* [TASK TO COMPLETE]
Reproduce exactly the lines from the one containing "obj.data.transform(world)" through the last line of the data, both ends included.

* [DATA BLOCK]
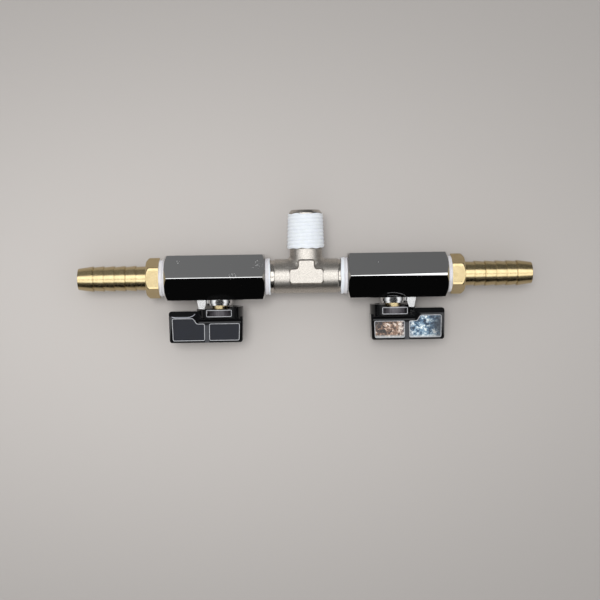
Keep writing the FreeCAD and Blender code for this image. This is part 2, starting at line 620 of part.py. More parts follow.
def handle(side):
    """Moulded handle: a skirted hub with windows and a stop notch, and a blade that carries the lever."""
    body = new_body(f"{side}_handle")
    skirt = [
        ("0", "-hub_reach"),
        ("hub_dia / 2", "-hub_reach"),
        ("hub_dia / 2", "-rim_reach"),
        (SKIRT_RADIUS, "-rim_reach"),
        (SKIRT_RADIUS, "-groove_reach"),
        ("0", "-groove_reach"),
    ]
    turn(body, "skirt", outline(body, "skirt_outline", "XY_Plane", skirt), "V_Axis")

    # The rim is lower beside the lever, and open where the lug travels
    low_rim = box("-rim_step_place", "hub_dia", "-hub_dia", "hub_dia")
    low_sketch = outline(body, "low_rim_outline", "XZ_Plane", low_rim, "rim_reach")
    cut_away(body, "low_rim", low_sketch, "rim_step_reach - rim_reach")
    notch = box(f"-{STOP_FACE}", "hub_dia", f"-{STOP_FACE}", "hub_dia")
    notch_sketch = outline(body, "notch_outline", "XZ_Plane", notch, "rim_reach")
    cut_away(body, "stop_notch", notch_sketch, "notch_reach - rim_reach")
    window = box("-window_half", "window_half", "-groove_reach", "-window_start")
    window_sketch = outline(body, "window_outline", "XY_Plane", window)
    cut_away(body, "windows", window_sketch, "hub_dia * 2", symmetric=True)

    # Inner core and blade
    core = disc(body, "core_outline", "XZ_Plane", "core_dia", "core_reach")
    pull(body, "core", core, "hub_reach - core_reach")
    shoulder = "(groove_reach + hub_reach) / 2"
    blade = [
        (f"-{BLADE_BACK}", f"-{shoulder}"),
        (LEVER_ROOT, f"-{shoulder}"),
        (LEVER_ROOT, "-lever_start"),
        ("lever_tip", "-lever_start"),
        ("lever_tip - blade_draft", "-blade_reach"),
        (f"-{BLADE_BACK} + blade_draft", "-blade_reach"),
    ]
    pull(body, "blade", outline(body, "blade_outline", "XY_Plane", blade), "blade_thick", symmetric=True)

    def long_edges(reach):
        """The edges along X of the blade's two broad faces, at this distance from the bore axis."""
        def chosen(edge):
            on_face = close(abs(edge.BoundBox.ZMax), "blade_thick / 2")
            return along(edge, "X") and on_face and close(edge.BoundBox.YMin, f"-{reach}")
        return chosen

    dress(body, "hub_fillets", "hub_fillet", long_edges("hub_reach"))

    def blade_corner(edge):
        at_tip = edge.BoundBox.XMin > number("lever_tip - blade_draft") - TOUCH
        at_far_edge = edge.BoundBox.YMax < number("-blade_reach") + TOUCH
        return along(edge, "Z") and (at_tip or at_far_edge)

    dress(body, "blade_corners", "blade_round", blade_corner)
    bevels = new_sketch(body, "bevel_outline", "YZ_Plane", "hub_dia / 2")
    for face in ("", "-"):
        add_outline(bevels, [
            ("-lever_start", f"{face}(blade_thick / 2 - lever_bevel_in)"),
            ("-lever_start + cut_beyond", f"{face}(blade_thick / 2 - lever_bevel_in)"),
            ("-lever_start + cut_beyond", f"{face}(blade_thick / 2 + cut_beyond)"),
            ("-lever_start - lever_bevel", f"{face}(blade_thick / 2 + cut_beyond)"),
            ("-lever_start - lever_bevel", f"{face}(blade_thick / 2)"),
        ])
    cut_away(body, "lever_bevels", bevels, "lever_tip")
    dress(body, "far_edges", "edge_round", long_edges("blade_reach"))

    # Recessed panels on both faces of the blade, with a rib between them
    far_edge = "-(blade_reach - panel_border)"
    panels = new_sketch(body, "panel_outline", "XY_Plane", "blade_thick / 2 - panel_depth")
    near_rib = "(rib_place + rib_width / 2)"
    add_outline(panels, [
        (near_rib, "-hub_panel_start"),
        ("lever_panel_corner", "-hub_panel_start"),
        ("lever_panel_corner + lever_panel_slant", "-lever_panel_start"),
        ("lever_tip - panel_end", "-lever_panel_start"),
        ("lever_tip - panel_end - blade_draft", far_edge),
        (near_rib, far_edge),
    ])
    add_outline(panels, [
        ("rib_place - rib_width / 2", "-hub_panel_start"),
        (f"-{BLADE_BACK} + panel_end", "-hub_panel_start"),
        (f"-{BLADE_BACK} + panel_end + blade_draft", far_edge),
        ("rib_place - rib_width / 2", far_edge),
    ])
    panel_cut = cut_away(body, "panels", panels, "panel_depth * 2")
    both_faces = body.newObject("PartDesign::Mirrored", "panels_on_both_faces")
    both_faces.Originals = [panel_cut]
    middle_plane = next(item for item in body.Origin.OriginFeatures if item.Role == "XY_Plane")
    both_faces.MirrorPlane = (middle_plane, [""])
    body.Tip = panel_cut
    finish_feature(body, both_faces, False)
    dress(
        body,
        "panel_corners",
        "panel_round",
        lambda edge: along(edge, "Z") and close(edge.Length, "panel_depth"),
    )

    # Socket with two flats for the stem, web, and counterbore for the screw
    socket_end = "-(stem_reach + joint_clearance)"
    bore(body, "stem_socket", "V_Axis", socket_end, "-core_reach", "(stem_dia + socket_clearance * 2)")
    keys = new_sketch(body, "socket_flats_outline", "XZ_Plane", "core_reach + joint_clearance")
    key_start = "flats_across / 2 + socket_clearance"
    key_end = "stem_dia / 2 + socket_clearance * 2"
    add_outline(keys, box("-flats_across / 2", "flats_across / 2", key_start, key_end))
    add_outline(keys, box("-flats_across / 2", "flats_across / 2", f"-({key_end})", f"-({key_start})"))
    pull(body, "socket_flats", keys, "stem_reach - core_reach")
    hole_end = f"-{SCREW_SEAT} - cut_beyond"
    bore(body, "screw_hole", "V_Axis", hole_end, socket_end, "(screw_dia + screw_play * 2)")
    bore(body, "counterbore", "V_Axis", "-blade_reach - cut_beyond", f"-{SCREW_SEAT}", "counterbore_dia")
    return body


def handle_screw(side):
    """Cheese-head screw with a hexagon socket, from the blade's far edge into the stem."""
    body = new_body(f"{side}_handle_screw")
    seat = f"({SCREW_SEAT} + joint_clearance)"
    corners = [
        ("0", f"-({seat} - screw_length)"),
        ("screw_dia / 2", f"-({seat} - screw_length)"),
        ("screw_dia / 2", f"-{seat}"),
        ("screw_head_dia / 2", f"-{seat}"),
        ("screw_head_dia / 2", f"-({seat} + screw_head)"),
        ("0", f"-({seat} + screw_head)"),
    ]
    turn(body, "shank_and_head", outline(body, "shank_outline", "XY_Plane", corners), "V_Axis")
    socket = hexagon("screw_drive")
    drive_sketch = outline(body, "drive_outline", "XZ_Plane", socket, f"{seat} + screw_head")
    cut_away(body, "drive_socket", drive_sketch, "screw_drive_depth", along_normal=False)
    return body


def hose_barb(side):
    """Hose barb: male thread, hexagon collar and ring teeth. Its origin is the collar's valve side."""
    body = new_body(f"{side}_hose_barb")
    tip = "(barb_hex_length + barb_length)"
    first_crest = f"({tip} - barb_lead)"
    corners = [
        ("-barb_thread", "0"),
        ("-barb_thread", f"{MALE_RADIUS.format('0')} - thread_chamfer_in"),
        ("-barb_thread + thread_chamfer", MALE_RADIUS.format("thread_chamfer")),
        ("0", MALE_RADIUS.format("barb_thread")),
        ("0", "barb_crest_dia / 2"),
        ("barb_hex_length", "barb_crest_dia / 2"),
        ("barb_hex_length", "barb_neck_dia / 2"),
    ]
    teeth = int(number("barb_teeth"))
    for tooth in range(teeth, -1, -1):
        crest = f"({first_crest} - {tooth} * barb_pitch)"
        corners.append((crest, "barb_root_dia / 2"))
        corners.append((crest, "barb_crest_dia / 2"))
        corners.append((f"{crest} + barb_land", "barb_crest_dia / 2"))
    corners += [(tip, "barb_tip_dia / 2"), (tip, "0")]
    turn(body, "barb", outline(body, "barb_outline", "XY_Plane", corners), "H_Axis")
    collar = [(across, up) for up, across in hexagon("barb_hex_flats")]
    pull(body, "collar", outline(body, "collar_outline", "YZ_Plane", collar), "barb_hex_length")
    face = "barb_hex_face_dia / 2"
    chamfer_height = f"(barb_hex_flats - {face}) / (barb_hex_flats / sqrt(3) - {face})"
    chamfer = [
        ("barb_hex_length", face),
        ("barb_hex_length", "barb_hex_flats"),
        (f"barb_hex_length - barb_hex_chamfer * {chamfer_height}", "barb_hex_flats"),
    ]
    turn(body, "chamfer", outline(body, "chamfer_outline", "XY_Plane", chamfer), "H_Axis", cut=True)
    bore(body, "waterway", "H_Axis", "-barb_thread", tip, "barb_bore")
    return body


inlet_tee()
inlet_tape = thread_tape("inlet_thread_tape", "tape_start", "tape_start", "branch_thread")
inlet_tape.Placement.Rotation = Rotation(Vector(0, 0, 1), -90)
drive(inlet_tape, "Placement.Base.y", "branch_reach")
half_turn = Rotation(Vector(0, 1, 0), 180)
for side, sign in (("left", "-"), ("right", "")):
    run_tape = thread_tape(f"{side}_run_tape", "tape_start", "run_engagement", "run_thread")
    place(run_tape, sign, "run_reach", rotation=half_turn)
    for make in (valve_body, seat_retainer, ball, stem, thrust_washer, stem_rings, handle, handle_screw):
        place(make(side), sign, BALL_TO_TEE)
    place(seat_ring(side, "inner_seat", "-(seat_place + seat_thick)", "-seat_place"), sign, BALL_TO_TEE)
    place(seat_ring(side, "outer_seat", "seat_place", "seat_place + seat_thick"), sign, BALL_TO_TEE)
    collar = f"{BALL_TO_TEE} + {OUTER_END} + {side}_barb_gap"
    mouth = f"barb_thread - {side}_barb_gap"
    barb_tape = thread_tape(f"{side}_barb_tape", "tape_start", mouth, "barb_thread")
    place(barb_tape, sign, f"{collar} - barb_thread")
    place(hose_barb(side), sign, collar)
doc.recompute()

failed = [item.Name for item in doc.Objects if "Invalid" in item.State or "Error" in item.State]
failed += [item.Label for item in pieces if item.Shape.isNull() or not item.Shape.isValid()]
if failed:
    raise RuntimeError(f"these did not build: {failed}")

os.makedirs("parts", exist_ok=True)
for item in pieces:
    item.Shape.exportStep(f"parts/{item.Label}.step")
    print(item.Label, round(item.Shape.Volume, 2), len(item.Shape.Solids))
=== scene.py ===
"""Looks of the twin-outlet valve manifold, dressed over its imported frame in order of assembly."""

import math

import bmesh
import bpy
import numpy as np
from mathutils import Matrix, Vector


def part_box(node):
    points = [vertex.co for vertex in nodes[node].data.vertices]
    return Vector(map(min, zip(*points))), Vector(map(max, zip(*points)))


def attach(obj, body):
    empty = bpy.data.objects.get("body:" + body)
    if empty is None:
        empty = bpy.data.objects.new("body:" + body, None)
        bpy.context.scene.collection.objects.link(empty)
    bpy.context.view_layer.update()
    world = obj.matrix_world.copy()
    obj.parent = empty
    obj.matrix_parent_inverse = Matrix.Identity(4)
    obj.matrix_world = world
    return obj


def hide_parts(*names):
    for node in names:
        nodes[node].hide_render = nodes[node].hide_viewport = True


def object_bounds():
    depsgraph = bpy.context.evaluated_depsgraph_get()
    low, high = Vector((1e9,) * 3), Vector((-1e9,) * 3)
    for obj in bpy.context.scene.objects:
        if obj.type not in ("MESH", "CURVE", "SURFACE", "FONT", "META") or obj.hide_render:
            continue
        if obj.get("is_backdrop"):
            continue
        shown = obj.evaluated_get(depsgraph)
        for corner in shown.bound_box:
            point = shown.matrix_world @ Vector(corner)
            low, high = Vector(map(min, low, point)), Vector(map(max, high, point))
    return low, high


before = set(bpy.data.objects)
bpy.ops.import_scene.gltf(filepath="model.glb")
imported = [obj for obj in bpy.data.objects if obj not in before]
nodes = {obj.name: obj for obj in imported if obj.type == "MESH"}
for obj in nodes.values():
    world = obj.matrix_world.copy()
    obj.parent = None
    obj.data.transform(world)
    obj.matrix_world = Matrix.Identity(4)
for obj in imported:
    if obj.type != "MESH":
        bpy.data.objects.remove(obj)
cad_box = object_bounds()
MM = 0.001

# Inlet tee: a brass forging, sand blasted and nickel plated, with threads and shanks turned afterwards.
# Its CAD solid is welded to one mesh and rebuilt in cells smaller than the blast grain, so that every
# forged corner is slightly soft.
FORGED_VOXEL = 0.27 * MM
FORGED_SOFTNESS = 0.3  # share of the way that smoothing moves each place towards its neighbours
BLAST_GRAIN = 0.42  # mm, spacing of the sand marks, drawn coarser than they are so that they show
FORGED_END = 12.7 * MM  # the forged run ends here, and the turned shank begins
NECK_END = 11.2 * MM  # the forged branch neck ends here, and the turned thread begins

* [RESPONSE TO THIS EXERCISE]
    obj.data.transform(world)
    obj.matrix_world = Matrix.Identity(4)
for obj in imported:
    if obj.type != "MESH":
        bpy.data.objects.remove(obj)
cad_box = object_bounds()
MM = 0.001

# Inlet tee: a brass forging, sand blasted and nickel plated, with threads and shanks turned afterwards.
# Its CAD solid is welded to one mesh and rebuilt in cells smaller than the blast grain, so that every
# forged corner is slightly soft.
FORGED_VOXEL = 0.27 * MM
FORGED_SOFTNESS = 0.3  # share of the way that smoothing moves each place towards its neighbours
BLAST_GRAIN = 0.42  # mm, spacing of the sand marks, drawn coarser than they are so that they show
FORGED_END = 12.7 * MM  # the forged run ends here, and the turned shank begins
NECK_END = 11.2 * MM  # the forged branch neck ends here, and the turned thread begins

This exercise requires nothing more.